Shyann is a modern spelling of Cheyenne, a name derived from a tribal and place name.
Shyann is a phonetic respelling of Cheyenne, a name drawn from the Lakota Sioux word "šahíyena," used to describe the Cheyenne people — an Algonquian-speaking Plains Nation whose ancestral lands stretched across what is now Colorado, Wyoming, and Kansas. The Cheyenne called themselves "Tsitsistas," meaning "the people," while neighboring Sioux groups used the Lakota term that eventually anglicized into the familiar form. As a given name, Cheyenne began appearing on birth records in the late nineteenth century, often reflecting a romanticized American fascination with the frontier West.
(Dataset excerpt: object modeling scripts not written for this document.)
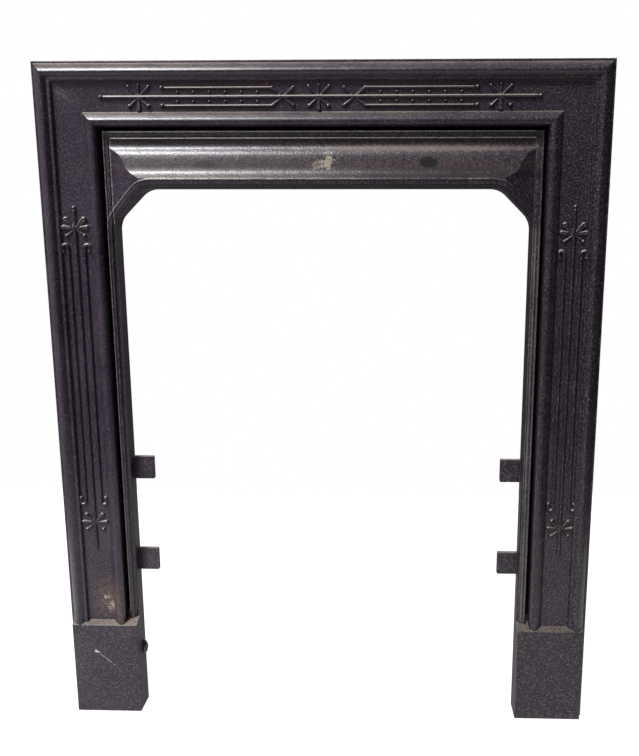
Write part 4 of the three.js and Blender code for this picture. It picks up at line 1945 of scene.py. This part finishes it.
@dataclass
class Studio:
    """The floor, the lights and the camera, in metres and degrees."""

    camera_place: Place = (0.0968, -1.0987, 0.7268)
    camera_turn: Place = (78.9893, -0.0458, 1.7348)
    focal_pixels: float = 800.0
    image_width: float = 639.0
    middle_shift_pixels: float = 50.0
    sensor: float = 36.0
    floor_size: float = 2.0
    backdrop_strength: float = 1.0
    fill_source: Place = (-0.66, -0.22, 0.72)
    fill_range: Point = (-0.35, 1.0)
    fill_strengths: Point = (0.07, 0.62)
    lamps: tuple[Lamp, ...] = (
        Lamp("key", (-0.35, -0.43, 0.82), 5.7, 12.0),
        Lamp("low", (-0.40, -0.74, 0.58), 0.7, 9.0),
        Lamp("back", (0.35, 0.80, 0.50), 2.2, 25.0),
    )

    def floor(self) -> None:
        """Lays the floor."""
        half = self.floor_size / 2
        corners = [(-half, -half, 0), (half, -half, 0), (half, half, 0), (-half, half, 0)]
        floor = Solids.from_faces("floor", corners, [(0, 1, 2, 3)])
        floor.data.materials.append(PaleFloor().material())

    def surroundings(self) -> None:
        """Makes a white backdrop, and a soft fill light that is brightest at the upper left."""
        world = bpy.data.worlds.new("studio")
        sheet = NodeSheet(world)
        seen = sheet.add("ShaderNodeBackground", Color=WHITE, Strength=self.backdrop_strength)
        fill = sheet.add("ShaderNodeBackground")
        direction = sheet.add("ShaderNodeTexCoord").outputs["Generated"]
        glow = sheet.step(sheet.along(direction, self.fill_source), *self.fill_range, *self.fill_strengths)
        sheet.link(glow, fill.inputs["Strength"])
        choice = sheet.add("ShaderNodeMixShader")
        on_camera = sheet.add("ShaderNodeLightPath").outputs["Is Camera Ray"]
        for source, target in zip((on_camera, fill.outputs[0], seen.outputs[0]), choice.inputs):
            sheet.link(source, target)
        sheet.link(choice.outputs[0], sheet.add("ShaderNodeOutputWorld").inputs["Surface"])
        bpy.context.scene.world = world
        bpy.context.scene.view_settings.view_transform = "Standard"

    def camera(self) -> None:
        """Sets the camera where the photograph was taken."""
        camera = bpy.data.cameras.new("camera")
        camera.sensor_fit = "HORIZONTAL"
        camera.sensor_width = self.sensor
        camera.lens = self.sensor * self.focal_pixels / self.image_width
        camera.shift_x = -self.middle_shift_pixels / self.image_width
        thing = bpy.data.objects.new("camera", camera)
        thing.location = self.camera_place
        thing.rotation_euler = [math.radians(angle) for angle in self.camera_turn]
        bpy.context.scene.collection.objects.link(thing)
        bpy.context.scene.camera = thing

    def build(self) -> None:
        """Sets up the whole studio."""
        self.floor()
        self.surroundings()
        self.camera()
        for lamp in self.lamps:
            lamp.hang()


def dress(thing: bpy.types.Object, material: bpy.types.Material) -> None:
    """Gives a piece its finish and ties it to the casting's body.

    Args:
        thing: The piece.
        material: Its finish.
    """
    thing.data.materials.clear()
    thing.data.materials.append(material)
    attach(thing, BODY)
    LOG.info("%s: %d faces", thing.name, len(thing.data.polygons))


def main() -> None:
    """Builds the casting, its ornament and the studio."""
    logging.basicConfig(level=logging.INFO, format="%(message)s")
    moulding = FrameMoulding()
    hood = Hood(moulding)
    opening = HearthOpening(hood)
    plinth = PlinthBlock(moulding, hood)
    back = OpenBack(moulding, hood, opening, plinth)
    flaws = CastingFlaws(hood, plinth)
    casting = SurroundCasting(moulding, hood, opening, plinth, FixingLug(hood), back, flaws).build()
    iron = BlackedIron().material()
    dress(casting, iron)
    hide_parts(NODE)
    dress(LintelOrnament(moulding).build(), iron)
    for side in (-1, 1):
        dress(JambOrnament(moulding).build(side), iron)
    Studio().build()


if __name__ == "__main__":
    main()
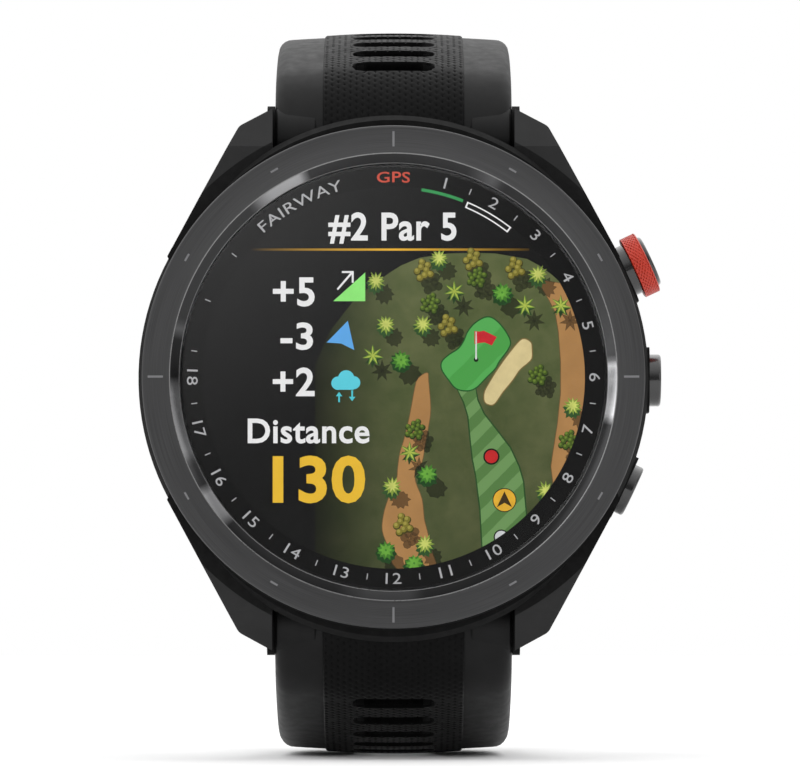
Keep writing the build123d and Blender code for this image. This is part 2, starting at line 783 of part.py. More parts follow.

The variant spelling Shyann emerged in the latter decades of the twentieth century, part of a broader trend of personalizing inherited names through creative orthography. Parents drawn to the name's open, prairie-wind feel but seeking something uniquely their own landed on forms like Shyann, Shyanne, and Shiane. The name carries a dual resonance: it honors an Indigenous nation's name while functioning as a thoroughly modern American given name, occupying an interesting space between cultural homage and personal invention.
Shyann peaked in popularity in the United States during the 1990s and early 2000s, riding a wave of place-names and nature-adjacent names that felt both grounded and adventurous. Today it reads as warmly nostalgic — evoking wide skies and independence — while its unconventional spelling gives it a distinctive, individualist edge. It suits a child likely to color outside the lines.